## What you will do
How many lines of these records hold the string "follow"? Reply with the number alone.

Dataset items
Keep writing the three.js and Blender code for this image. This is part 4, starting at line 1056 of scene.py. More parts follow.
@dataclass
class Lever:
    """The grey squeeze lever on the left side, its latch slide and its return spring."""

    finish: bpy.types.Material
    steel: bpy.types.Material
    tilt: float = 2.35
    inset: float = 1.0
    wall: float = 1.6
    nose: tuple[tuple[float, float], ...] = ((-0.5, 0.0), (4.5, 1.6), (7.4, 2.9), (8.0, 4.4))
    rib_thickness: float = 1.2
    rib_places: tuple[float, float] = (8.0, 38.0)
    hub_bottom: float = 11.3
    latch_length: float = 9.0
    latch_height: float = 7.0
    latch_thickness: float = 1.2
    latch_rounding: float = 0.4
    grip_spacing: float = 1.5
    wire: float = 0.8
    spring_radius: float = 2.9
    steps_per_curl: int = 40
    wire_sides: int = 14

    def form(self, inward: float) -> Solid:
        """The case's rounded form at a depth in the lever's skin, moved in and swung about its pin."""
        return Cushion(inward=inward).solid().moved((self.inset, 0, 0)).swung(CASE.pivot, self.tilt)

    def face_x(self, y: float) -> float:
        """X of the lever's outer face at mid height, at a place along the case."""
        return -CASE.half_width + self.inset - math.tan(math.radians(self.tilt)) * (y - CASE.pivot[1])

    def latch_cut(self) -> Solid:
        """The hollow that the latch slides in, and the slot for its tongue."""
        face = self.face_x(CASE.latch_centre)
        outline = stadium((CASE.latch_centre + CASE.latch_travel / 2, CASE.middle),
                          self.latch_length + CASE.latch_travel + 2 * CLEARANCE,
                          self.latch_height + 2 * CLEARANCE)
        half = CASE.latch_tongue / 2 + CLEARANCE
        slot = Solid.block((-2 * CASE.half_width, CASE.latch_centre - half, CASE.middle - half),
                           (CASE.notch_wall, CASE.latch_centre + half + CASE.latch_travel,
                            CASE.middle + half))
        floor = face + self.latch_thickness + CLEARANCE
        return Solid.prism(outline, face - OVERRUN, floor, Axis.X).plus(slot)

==

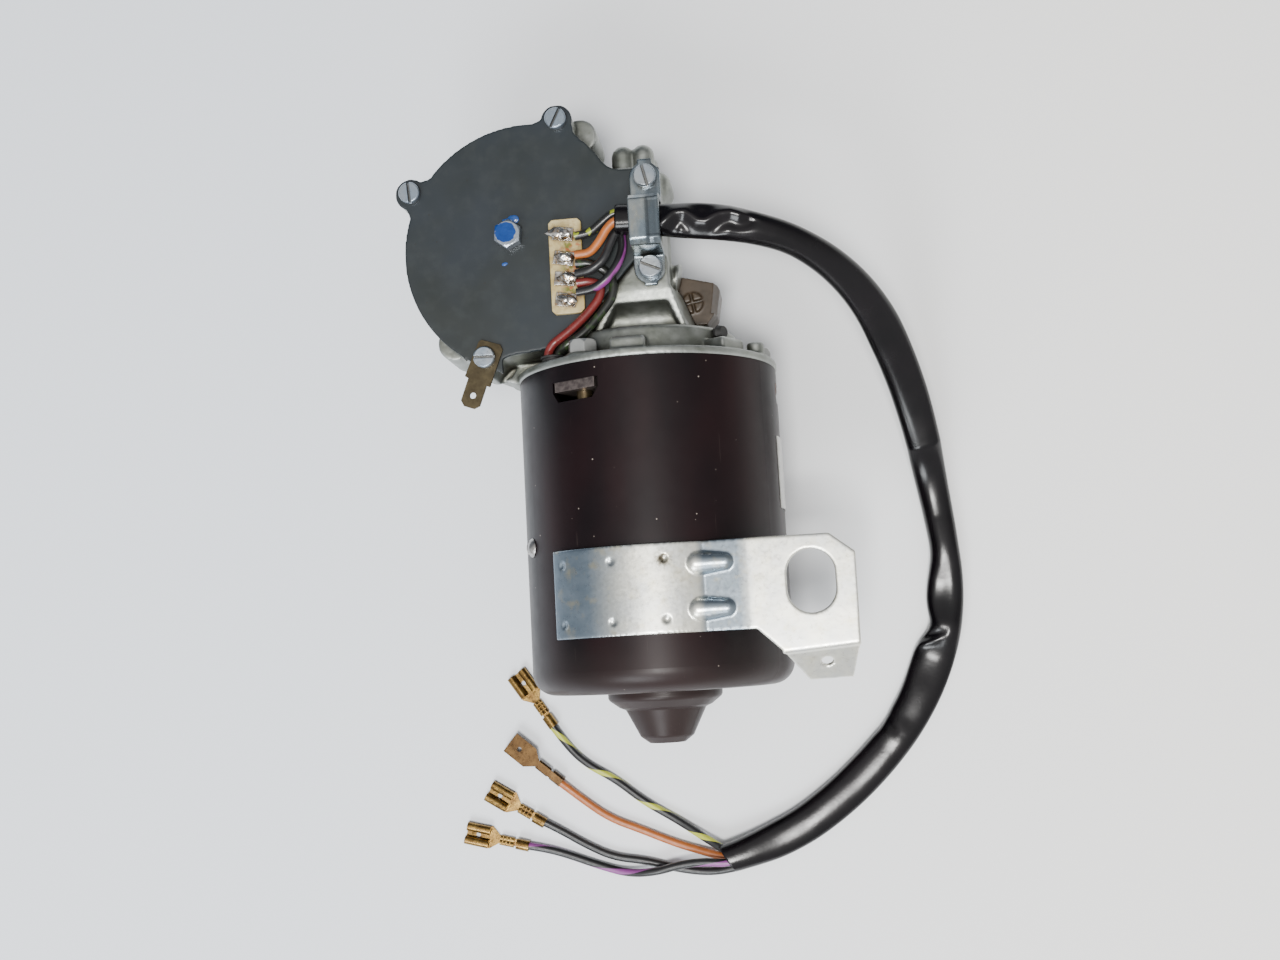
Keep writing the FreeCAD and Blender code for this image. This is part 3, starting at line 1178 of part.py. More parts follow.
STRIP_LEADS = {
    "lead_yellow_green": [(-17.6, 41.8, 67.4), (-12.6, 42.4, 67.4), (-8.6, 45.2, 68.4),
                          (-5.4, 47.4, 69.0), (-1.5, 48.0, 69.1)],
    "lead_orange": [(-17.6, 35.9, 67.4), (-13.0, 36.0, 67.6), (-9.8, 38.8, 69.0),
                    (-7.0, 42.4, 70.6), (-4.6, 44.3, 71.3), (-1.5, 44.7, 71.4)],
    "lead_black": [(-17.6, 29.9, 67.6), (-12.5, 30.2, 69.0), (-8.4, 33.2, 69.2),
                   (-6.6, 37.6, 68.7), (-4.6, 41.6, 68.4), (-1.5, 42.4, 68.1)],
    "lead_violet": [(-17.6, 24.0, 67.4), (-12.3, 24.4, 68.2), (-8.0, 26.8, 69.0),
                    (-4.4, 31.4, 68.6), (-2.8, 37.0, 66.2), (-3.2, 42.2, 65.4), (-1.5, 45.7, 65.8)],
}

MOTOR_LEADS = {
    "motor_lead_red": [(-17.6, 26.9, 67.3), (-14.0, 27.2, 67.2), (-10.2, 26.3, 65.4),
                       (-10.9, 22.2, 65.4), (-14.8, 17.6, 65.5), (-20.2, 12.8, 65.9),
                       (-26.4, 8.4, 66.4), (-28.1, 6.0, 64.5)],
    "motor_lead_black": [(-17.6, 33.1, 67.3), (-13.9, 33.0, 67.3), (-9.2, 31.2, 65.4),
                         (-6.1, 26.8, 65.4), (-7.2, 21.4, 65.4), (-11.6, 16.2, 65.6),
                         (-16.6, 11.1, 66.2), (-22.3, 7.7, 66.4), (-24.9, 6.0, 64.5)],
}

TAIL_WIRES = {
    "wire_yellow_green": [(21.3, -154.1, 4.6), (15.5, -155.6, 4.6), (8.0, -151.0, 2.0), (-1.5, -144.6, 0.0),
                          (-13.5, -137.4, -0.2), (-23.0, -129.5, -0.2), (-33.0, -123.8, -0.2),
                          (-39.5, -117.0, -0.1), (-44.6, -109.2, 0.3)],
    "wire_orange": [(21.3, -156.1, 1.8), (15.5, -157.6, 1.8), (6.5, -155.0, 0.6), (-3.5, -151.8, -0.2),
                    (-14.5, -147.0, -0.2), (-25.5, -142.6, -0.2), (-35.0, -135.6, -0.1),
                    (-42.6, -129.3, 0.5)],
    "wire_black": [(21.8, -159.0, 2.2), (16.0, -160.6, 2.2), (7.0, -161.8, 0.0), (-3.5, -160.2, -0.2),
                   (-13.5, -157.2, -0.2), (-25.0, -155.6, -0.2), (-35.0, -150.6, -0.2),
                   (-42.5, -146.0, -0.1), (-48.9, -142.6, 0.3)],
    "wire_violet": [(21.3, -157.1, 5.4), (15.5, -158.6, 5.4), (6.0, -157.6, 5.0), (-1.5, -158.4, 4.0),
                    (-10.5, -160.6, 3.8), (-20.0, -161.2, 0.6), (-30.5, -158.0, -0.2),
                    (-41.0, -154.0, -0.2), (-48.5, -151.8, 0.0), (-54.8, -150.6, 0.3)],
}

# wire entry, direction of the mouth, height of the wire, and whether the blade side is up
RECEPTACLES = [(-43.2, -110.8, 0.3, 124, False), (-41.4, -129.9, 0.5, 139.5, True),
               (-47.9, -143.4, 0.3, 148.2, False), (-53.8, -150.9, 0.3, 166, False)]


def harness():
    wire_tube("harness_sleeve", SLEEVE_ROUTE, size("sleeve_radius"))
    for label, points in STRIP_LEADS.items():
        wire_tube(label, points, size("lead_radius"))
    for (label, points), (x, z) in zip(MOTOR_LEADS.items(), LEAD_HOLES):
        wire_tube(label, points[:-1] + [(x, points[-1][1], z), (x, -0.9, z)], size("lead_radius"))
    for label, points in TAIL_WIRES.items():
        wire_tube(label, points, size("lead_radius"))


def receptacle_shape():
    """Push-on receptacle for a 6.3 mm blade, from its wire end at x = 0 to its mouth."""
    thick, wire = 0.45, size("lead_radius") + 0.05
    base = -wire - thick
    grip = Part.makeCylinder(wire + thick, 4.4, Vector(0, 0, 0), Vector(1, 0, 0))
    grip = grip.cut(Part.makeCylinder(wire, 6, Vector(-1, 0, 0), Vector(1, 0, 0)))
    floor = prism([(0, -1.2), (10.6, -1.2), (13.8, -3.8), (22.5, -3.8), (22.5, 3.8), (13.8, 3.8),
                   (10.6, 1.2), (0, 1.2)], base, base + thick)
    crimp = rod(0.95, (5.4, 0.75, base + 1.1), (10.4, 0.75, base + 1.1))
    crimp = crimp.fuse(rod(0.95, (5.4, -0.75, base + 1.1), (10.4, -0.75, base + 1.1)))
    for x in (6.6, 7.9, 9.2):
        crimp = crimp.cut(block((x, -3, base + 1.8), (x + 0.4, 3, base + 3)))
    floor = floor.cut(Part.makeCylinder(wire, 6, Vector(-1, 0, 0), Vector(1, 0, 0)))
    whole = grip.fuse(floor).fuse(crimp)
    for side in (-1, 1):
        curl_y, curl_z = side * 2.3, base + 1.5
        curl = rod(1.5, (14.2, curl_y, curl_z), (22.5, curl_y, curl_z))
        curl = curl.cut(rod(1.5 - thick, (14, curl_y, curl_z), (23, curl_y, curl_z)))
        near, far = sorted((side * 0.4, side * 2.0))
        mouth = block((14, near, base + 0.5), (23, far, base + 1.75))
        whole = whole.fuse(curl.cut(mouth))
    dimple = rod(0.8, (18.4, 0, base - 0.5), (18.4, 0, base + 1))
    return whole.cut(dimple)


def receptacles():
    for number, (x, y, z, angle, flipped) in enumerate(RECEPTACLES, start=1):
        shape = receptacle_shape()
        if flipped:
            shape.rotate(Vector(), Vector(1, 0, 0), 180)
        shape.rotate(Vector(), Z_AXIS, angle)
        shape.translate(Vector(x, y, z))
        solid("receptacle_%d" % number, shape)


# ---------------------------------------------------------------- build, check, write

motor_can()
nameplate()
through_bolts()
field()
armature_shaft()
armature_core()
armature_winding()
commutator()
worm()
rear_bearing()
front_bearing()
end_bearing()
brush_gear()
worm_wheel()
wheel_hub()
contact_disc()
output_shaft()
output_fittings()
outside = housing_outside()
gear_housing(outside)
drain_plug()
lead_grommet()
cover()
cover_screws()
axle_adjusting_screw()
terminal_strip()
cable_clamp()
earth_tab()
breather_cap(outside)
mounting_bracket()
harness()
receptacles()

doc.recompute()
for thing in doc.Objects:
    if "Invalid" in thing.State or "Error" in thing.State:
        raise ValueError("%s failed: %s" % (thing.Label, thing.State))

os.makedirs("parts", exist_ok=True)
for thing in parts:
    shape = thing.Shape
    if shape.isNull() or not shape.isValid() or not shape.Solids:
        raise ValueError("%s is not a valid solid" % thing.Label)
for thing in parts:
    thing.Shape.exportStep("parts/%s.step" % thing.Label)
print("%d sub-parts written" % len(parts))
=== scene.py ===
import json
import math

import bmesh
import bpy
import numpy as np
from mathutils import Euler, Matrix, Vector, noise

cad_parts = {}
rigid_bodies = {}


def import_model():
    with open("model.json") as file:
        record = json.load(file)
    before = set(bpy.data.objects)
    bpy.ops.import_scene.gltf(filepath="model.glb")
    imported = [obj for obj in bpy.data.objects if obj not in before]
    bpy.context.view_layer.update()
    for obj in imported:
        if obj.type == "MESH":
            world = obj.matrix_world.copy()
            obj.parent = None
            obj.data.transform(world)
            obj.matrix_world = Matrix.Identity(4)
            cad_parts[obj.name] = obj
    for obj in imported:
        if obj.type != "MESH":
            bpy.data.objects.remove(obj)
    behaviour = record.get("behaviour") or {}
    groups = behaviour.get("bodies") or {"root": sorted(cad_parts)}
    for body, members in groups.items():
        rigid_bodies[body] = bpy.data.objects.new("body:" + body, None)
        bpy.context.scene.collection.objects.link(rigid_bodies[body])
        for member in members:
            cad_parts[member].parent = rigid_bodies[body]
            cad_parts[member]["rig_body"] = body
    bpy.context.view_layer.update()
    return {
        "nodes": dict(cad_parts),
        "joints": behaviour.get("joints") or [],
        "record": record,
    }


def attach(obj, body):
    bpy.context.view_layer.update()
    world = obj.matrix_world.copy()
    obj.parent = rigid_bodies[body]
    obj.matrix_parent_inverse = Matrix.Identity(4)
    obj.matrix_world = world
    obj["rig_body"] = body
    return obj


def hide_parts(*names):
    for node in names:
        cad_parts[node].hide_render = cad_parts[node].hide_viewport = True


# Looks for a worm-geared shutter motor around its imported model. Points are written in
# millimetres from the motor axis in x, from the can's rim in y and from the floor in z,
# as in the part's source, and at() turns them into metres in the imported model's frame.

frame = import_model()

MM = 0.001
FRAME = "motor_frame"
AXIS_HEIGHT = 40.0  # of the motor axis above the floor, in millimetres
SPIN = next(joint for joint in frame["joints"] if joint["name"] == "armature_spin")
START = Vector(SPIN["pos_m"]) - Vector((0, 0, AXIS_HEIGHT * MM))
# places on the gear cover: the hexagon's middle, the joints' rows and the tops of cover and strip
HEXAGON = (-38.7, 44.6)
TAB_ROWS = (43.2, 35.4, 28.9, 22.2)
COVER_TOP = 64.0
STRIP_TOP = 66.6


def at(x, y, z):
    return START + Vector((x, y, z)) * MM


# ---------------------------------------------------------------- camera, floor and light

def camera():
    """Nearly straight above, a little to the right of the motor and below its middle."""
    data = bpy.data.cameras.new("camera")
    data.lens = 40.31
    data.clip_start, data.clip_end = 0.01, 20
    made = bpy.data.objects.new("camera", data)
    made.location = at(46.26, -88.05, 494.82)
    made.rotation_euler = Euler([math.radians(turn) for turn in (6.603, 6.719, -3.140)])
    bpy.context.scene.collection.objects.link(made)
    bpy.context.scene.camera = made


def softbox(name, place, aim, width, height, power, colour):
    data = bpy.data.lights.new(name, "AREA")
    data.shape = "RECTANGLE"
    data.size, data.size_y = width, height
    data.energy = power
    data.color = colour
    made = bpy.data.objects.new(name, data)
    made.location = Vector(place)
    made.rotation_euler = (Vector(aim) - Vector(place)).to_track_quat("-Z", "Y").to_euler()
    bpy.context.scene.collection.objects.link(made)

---

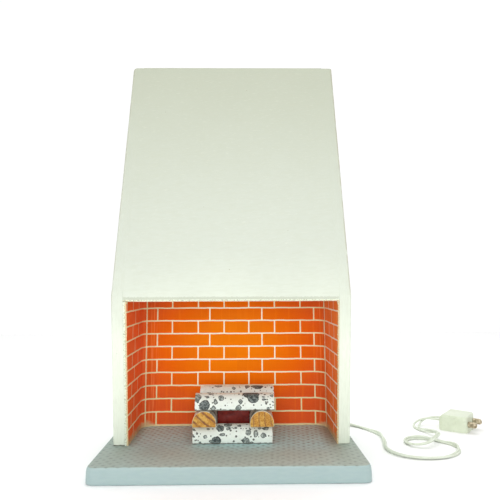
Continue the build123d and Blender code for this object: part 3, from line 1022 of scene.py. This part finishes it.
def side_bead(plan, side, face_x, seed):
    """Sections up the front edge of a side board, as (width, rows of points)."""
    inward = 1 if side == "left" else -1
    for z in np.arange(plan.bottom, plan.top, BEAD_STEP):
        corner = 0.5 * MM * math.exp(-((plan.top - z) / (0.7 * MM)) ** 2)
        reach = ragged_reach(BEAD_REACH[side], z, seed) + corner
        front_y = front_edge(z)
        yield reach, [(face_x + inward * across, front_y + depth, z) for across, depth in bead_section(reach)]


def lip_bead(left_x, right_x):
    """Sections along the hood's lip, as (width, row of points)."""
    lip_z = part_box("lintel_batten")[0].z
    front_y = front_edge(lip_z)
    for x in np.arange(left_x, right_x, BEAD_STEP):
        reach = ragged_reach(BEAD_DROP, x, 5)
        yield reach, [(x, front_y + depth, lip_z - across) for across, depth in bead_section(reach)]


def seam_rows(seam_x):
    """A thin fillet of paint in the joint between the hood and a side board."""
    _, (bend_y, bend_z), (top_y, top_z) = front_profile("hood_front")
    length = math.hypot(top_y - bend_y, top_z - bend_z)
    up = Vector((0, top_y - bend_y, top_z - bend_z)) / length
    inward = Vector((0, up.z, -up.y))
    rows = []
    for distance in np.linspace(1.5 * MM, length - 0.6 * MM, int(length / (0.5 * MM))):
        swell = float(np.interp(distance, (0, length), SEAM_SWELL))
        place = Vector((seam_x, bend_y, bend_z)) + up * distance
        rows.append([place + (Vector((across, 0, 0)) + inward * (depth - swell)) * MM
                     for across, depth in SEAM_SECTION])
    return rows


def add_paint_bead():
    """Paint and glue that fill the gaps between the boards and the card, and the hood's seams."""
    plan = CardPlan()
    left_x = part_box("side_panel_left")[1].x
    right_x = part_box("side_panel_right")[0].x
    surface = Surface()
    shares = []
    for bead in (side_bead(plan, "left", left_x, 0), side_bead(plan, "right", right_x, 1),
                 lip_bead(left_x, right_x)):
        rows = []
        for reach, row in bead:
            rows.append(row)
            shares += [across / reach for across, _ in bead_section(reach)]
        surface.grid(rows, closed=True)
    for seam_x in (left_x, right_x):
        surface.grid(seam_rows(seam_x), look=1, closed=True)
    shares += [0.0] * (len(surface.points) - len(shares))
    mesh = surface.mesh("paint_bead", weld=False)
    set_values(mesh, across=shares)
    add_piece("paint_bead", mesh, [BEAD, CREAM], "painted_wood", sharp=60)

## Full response
2